Menanggapi tawaran Asrena KSAL itu, Pembantu Rektor (PR) IV ITS, Prof Ir Eko Budi Djatmiko, MSc PhD, mengatakan sumberdaya manusia di perguruan tinggi sangat mampu untuk diajak mewujudkan kemandirian dalam bidang pertahanan.
"Saya kira, kami mampu, tapi hal itu perlu dukungan dari pemerintah, terutama dalam bidang riset dan pengadaan laboratorium terkait bidang pertahanan. Riset kami mungkin ada tapi kurang pengalaman dan hal itu akan teratasi dengan dukungan laborarium," katanya.
RI Mampu Produksi 50 Kapal Perang Per Tahun
Fayakhun Andriadi, anggota Komisi I DPR RI dari Fraksi Partai Golkar, mengatakan, jika seluruh industri galangan kapal domestik diberdayakan, RI mampu memproduksi 50 kapal perang per tahun.
"Dengan begitu, kebutuhan 151 kapal perang TNI Angkatan Laut dalam rangka pengamanan kedaulatan NKRI dapat dipenuhi sekitar tiga tahun saja, dengan biaya yang diperlukan Rp7,5 Triliun per tahun," ungkapnya di Jakarta, Sabtu (19/12), menanggapi pernyataan pihak TNI Angkatan Laut tentang kebutuhan 151 kapal perangnya.

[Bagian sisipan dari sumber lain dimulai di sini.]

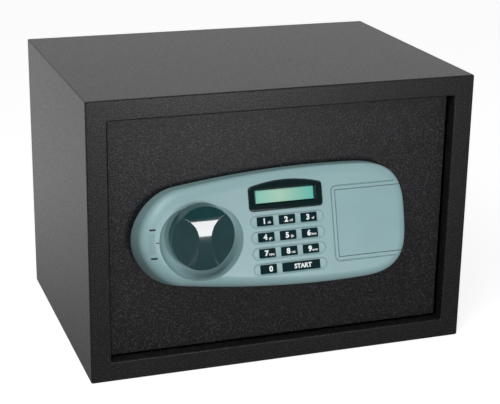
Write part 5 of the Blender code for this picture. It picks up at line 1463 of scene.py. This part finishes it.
# ---------------------------------------------------------------- studio
@dataclass
class Studio:
    """A pale floor, a soft white surround, two soft lamps and the camera."""

    eye: Vector = field(default_factory=lambda: Vector((-0.40025, -1.16392, 0.52643)))
    forward: Vector = field(default_factory=lambda: Vector((0.31537, 0.89270, -0.32192)))
    right: Vector = field(default_factory=lambda: Vector((0.94448, -0.32823, 0.01505)))
    lens: float = 97.86
    fill: float = 0.24
    glow: float = 0.80

    def build(self) -> None:
        """Sets up the camera, the lamps, the floor and the surround."""
        self.build_camera()
        self.build_lamp("key_lamp", (0.21, -1.17, 0.135), (0, -0.125, 0.135), (0.24, 0.26), 4.0)
        self.build_lamp("top_lamp", (-0.42, -0.62, 0.86), (-0.05, -0.125, 0.14), (0.45, 0.45), 4.3)
        self.build_floor()
        self.build_surround()
        bpy.context.scene.view_settings.view_transform = "Standard"

    def build_camera(self) -> None:
        """Stands the camera where the object is seen from its left and above."""
        camera = bpy.data.objects.new("camera", bpy.data.cameras.new("camera"))
        bpy.context.scene.collection.objects.link(camera)
        back = -self.forward
        up = back.cross(self.right)
        turn = Matrix((self.right, up, back)).transposed().to_4x4()
        camera.matrix_world = Matrix.Translation(self.eye) @ turn
        camera.data.sensor_width = 36
        camera.data.lens = self.lens
        camera.data.clip_start = 0.05
        bpy.context.scene.camera = camera

    def build_lamp(
        self, name: str, place: Sequence[float], target: Sequence[float], size: tuple[float, float], power: float
    ) -> None:
        """Adds one soft lamp of a width and a height that looks at a point."""
        lamp = bpy.data.objects.new(name, bpy.data.lights.new(name, "AREA"))
        bpy.context.scene.collection.objects.link(lamp)
        lamp.data.shape = "RECTANGLE"
        lamp.data.size, lamp.data.size_y = size
        lamp.data.energy = power
        lamp.location = place
        lamp.rotation_mode = "QUATERNION"
        lamp.rotation_quaternion = (Vector(target) - Vector(place)).to_track_quat("-Z", "Y")

    def build_floor(self) -> None:
        """Lays the floor: plain and pale, a little brighter to the eye and in reflections."""
        only_none()
        bpy.ops.mesh.primitive_plane_add(size=40, location=(0, 0, -0.0005))
        floor = named("floor")
        settle(floor)
        nodes = Nodes("floor_paper")
        nodes.link(nodes.ramp(nodes.noise(0.8, 2), [(0.3, (0.57, 0.57, 0.57)), (0.7, (0.59, 0.59, 0.59))]), nodes.surface.inputs["Base Color"])
        nodes.surface.inputs["Roughness"].default_value = 0.9
        nodes.surface.inputs["Specular IOR Level"].default_value = 0.1
        glow = nodes.tree.nodes.new("ShaderNodeEmission")
        glow.inputs["Color"].default_value = (self.glow, self.glow, self.glow, 1)
        distance = nodes.tree.nodes.new("ShaderNodeVectorMath")
        distance.operation = "DISTANCE"
        distance.inputs[1].default_value = (0.15, -0.55, 0)
        nodes.link(nodes.place, distance.inputs[0])
        far = nodes.tree.nodes.new("ShaderNodeMapRange")
        far.interpolation_type = "SMOOTHSTEP"
        far.inputs["From Min"].default_value = 0.35
        far.inputs["From Max"].default_value = 1.2
        nodes.link(distance.outputs["Value"], far.inputs["Value"])
        nodes.link(seen_directly(nodes.tree, far.outputs["Result"]), glow.inputs["Strength"])
        add = nodes.tree.nodes.new("ShaderNodeAddShader")
        nodes.link(nodes.surface.outputs["BSDF"], add.inputs[0])
        nodes.link(glow.outputs["Emission"], add.inputs[1])
        nodes.link(add.outputs["Shader"], nodes.tree.nodes["Material Output"].inputs["Surface"])
        floor.data.materials.append(nodes.material)

    def build_surround(self) -> None:
        """Makes the surround white to the eye and in reflections, dimmer before the door, and a soft fill."""
        world = bpy.data.worlds.new("surround")
        bpy.context.scene.world = world
        world.use_nodes = True
        tree = world.node_tree
        background = tree.nodes["Background"]
        place = tree.nodes.new("ShaderNodeTexCoord").outputs["Generated"]
        parts = tree.nodes.new("ShaderNodeSeparateXYZ")
        tree.links.new(place, parts.inputs["Vector"])
        dim = tree.nodes.new("ShaderNodeMapRange")
        dim.interpolation_type = "SMOOTHSTEP"
        dim.inputs["From Min"].default_value = -0.95
        dim.inputs["From Max"].default_value = -0.35
        dim.inputs["To Min"].default_value = 0.15
        dim.inputs["To Max"].default_value = 0.85
        tree.links.new(parts.outputs["Y"], dim.inputs["Value"])
        look = tree.nodes.new("ShaderNodeMix")
        look.inputs["B"].default_value = 1
        tree.links.new(tree.nodes.new("ShaderNodeLightPath").outputs["Is Camera Ray"], look.inputs["Factor"])
        tree.links.new(dim.outputs["Result"], look.inputs["A"])
        mix = tree.nodes.new("ShaderNodeMix")
        mix.inputs["A"].default_value = self.fill
        tree.links.new(seen_directly(tree), mix.inputs["Factor"])
        tree.links.new(look.outputs["Result"], mix.inputs["B"])
        background.inputs["Color"].default_value = (1, 1, 1, 1)
        tree.links.new(mix.outputs["Result"], background.inputs["Strength"])


def seen_directly(
    tree: bpy.types.NodeTree, reflected: bpy.types.NodeSocket | None = None
) -> bpy.types.NodeSocket:
    """Returns 1 for rays from the camera, from gloss and through clear material, and 0 for soft light.

    Args:
        tree: the node tree to work in.
        reflected: what rays from gloss and through clear material get in place of 1.

    Returns:
        The value's socket.
    """
    path = tree.nodes.new("ShaderNodeLightPath")

    def larger(a: bpy.types.NodeSocket, b: bpy.types.NodeSocket) -> bpy.types.NodeSocket:
        """Returns the larger of two values."""
        node = tree.nodes.new("ShaderNodeMath")
        node.operation = "MAXIMUM"
        tree.links.new(a, node.inputs[0])
        tree.links.new(b, node.inputs[1])
        return node.outputs["Value"]

    bounced = larger(path.outputs["Is Glossy Ray"], path.outputs["Is Transmission Ray"])
    if reflected is not None:
        scaled = tree.nodes.new("ShaderNodeMath")
        scaled.operation = "MULTIPLY"
        tree.links.new(bounced, scaled.inputs[0])
        tree.links.new(reflected, scaled.inputs[1])
        bounced = scaled.outputs["Value"]
    return larger(path.outputs["Is Camera Ray"], bounced)


def main() -> None:
    """Builds the studio and every sub-assembly in order."""
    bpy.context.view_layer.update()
    for assembly in (Studio(), Cabinet(), Door(), Fascia(), Knob(), BoltWork(), OverrideLock(), InnerCase()):
        log.info("building %s", type(assembly).__name__)
        assembly.build()


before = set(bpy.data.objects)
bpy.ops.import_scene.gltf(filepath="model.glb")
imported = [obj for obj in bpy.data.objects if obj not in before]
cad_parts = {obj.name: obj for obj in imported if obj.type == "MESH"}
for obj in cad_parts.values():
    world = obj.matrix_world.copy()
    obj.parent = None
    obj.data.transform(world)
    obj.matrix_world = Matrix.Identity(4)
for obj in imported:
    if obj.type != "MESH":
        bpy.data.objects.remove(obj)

if __name__ == "__main__":
    logging.basicConfig(level=logging.INFO, format="%(name)s: %(message)s", stream=sys.stdout)
    main()
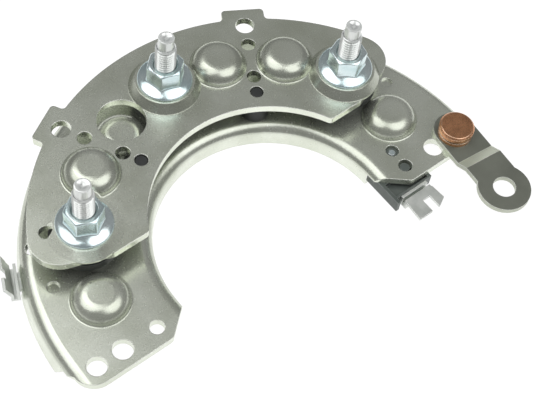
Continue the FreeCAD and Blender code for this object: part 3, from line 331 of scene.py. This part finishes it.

Dalam kaitan ini, Fayakhun Andriadi mengingatkan diperlukan `politicall will` yang sunguh-sungguh dari pihak Pemerintah (melalui Dephan, Depkeu serta Perbankan Nasional) guna merealisasikan penguatan kemampuan TNI kita.
Ia mengatakan, pihak Dewan melalui Komisi I DPR RI sangat menyetujui pemberdayaan dan peningkatan kemampuan industri alat utama sistem persenjataan (Alutsista) Indonesia, serta mendukung sepenuhnya pengajuan kebutuhan itu oleh pihak TNI Angkatan Laut, demi menjaga kedaulatan wilayah NKRI.
2 LCU didalam well deck LPD KRI Surabaya-591
"Sebagai realisasinya, perlu pemberdayaan industri galangan kapal nasional, jangan lagi terlalu tergantung pada impor, demi memperkuat industri domestik secara keseluruhan," tegasnya.
Mengenai harga perang itu, demikian Fayakhun Andiradi, pihaknya mengacu pada harga yang terangkat saat Menteri Pertahanan (Menhan) meresmikan kapal LPD buatan PT PAL, Surabaya, yakni sekitar Rp150 miliar per unit.
"Apabila diperlukan 151 kapal baru, dengan asumsi rata-rata harga per kapal Rp150 miliar, maka diperlukan biaya sekitar Rp22,6 Triliun untuk memenuhinya," katanya.